There are no signatures on the front of the cards, so buyers do not know whose work they have bought until the work is sold - hence the name of the fundraiser. All cards are sold for €50 with the entire proceeds going to Jack & Jill. This is "Fracture" - a tiny painting that I adhered to one of my cards in 2017.


This is a lino block print that I affixed to one of last year's cards. The rosary beads image of "Prayers for My Children" was inspired by the same circumstances that inspired a short story of the same name, which was published online in Tales from the Forest last year.


In fact, this blog began with showcasing the Big Egg Hunt Dublin! It was a more labour intensive fundraiser, and probably not as lucrative for Jack & Jill as "Incognito", but it was a lot of fun.


At the end of the event, my piece was bought by IBM Legal in Dublin. This is an amalgamation view of my egg, "Wild Roses".


Wednesday, 28 February 2018

pastel drawings

I have been busy with a lot of writing lately (poetry, short stories, art criticism). At the end of January my short review of William Crozier: the Edge of the Landscape at the Irish Museum of Modern Art (IMMA) was published as part of CIRCA magazine's This Matters Now series. I saw this exhibition a few months ago, and blogged about it here, but you can read the review here. I was also delighted that my short story, Prayers for My Children was published a few days ago in the online journal, Tales from the Forest; you can read it here.

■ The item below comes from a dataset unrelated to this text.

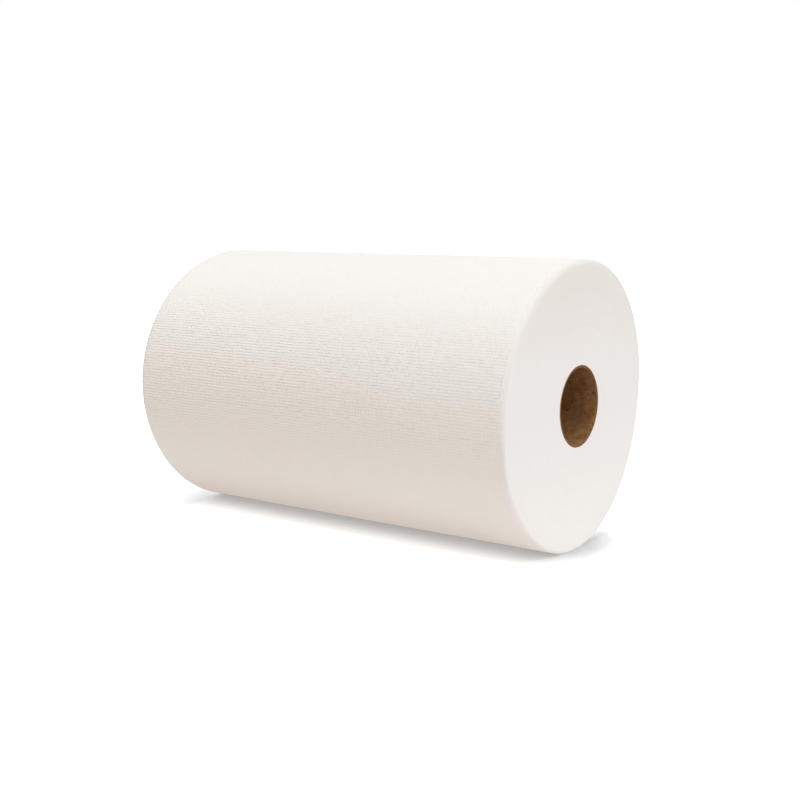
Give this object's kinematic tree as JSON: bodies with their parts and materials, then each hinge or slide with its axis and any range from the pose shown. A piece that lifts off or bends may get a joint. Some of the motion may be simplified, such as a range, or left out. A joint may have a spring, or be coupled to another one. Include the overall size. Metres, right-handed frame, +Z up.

Last week I decided that, even though I hadn't finished cleaning up the studio, I wanted to do some visual work, other than ceramics. I pulled out some chalk pastels and heavy grey paper and began drawing.


As may be apparent from my prints and handmade books over the past year or two (see here, here, and here), I am inspired by my times of "shinrinyoku" (walks in the woods for good health)


and by walks along the seaside where I become obsessed with pebbles at the shore (also see here and here).


I really enjoyed drawing with the chalk pastels as I was able to lay down shapes and colour to effect quite quickly.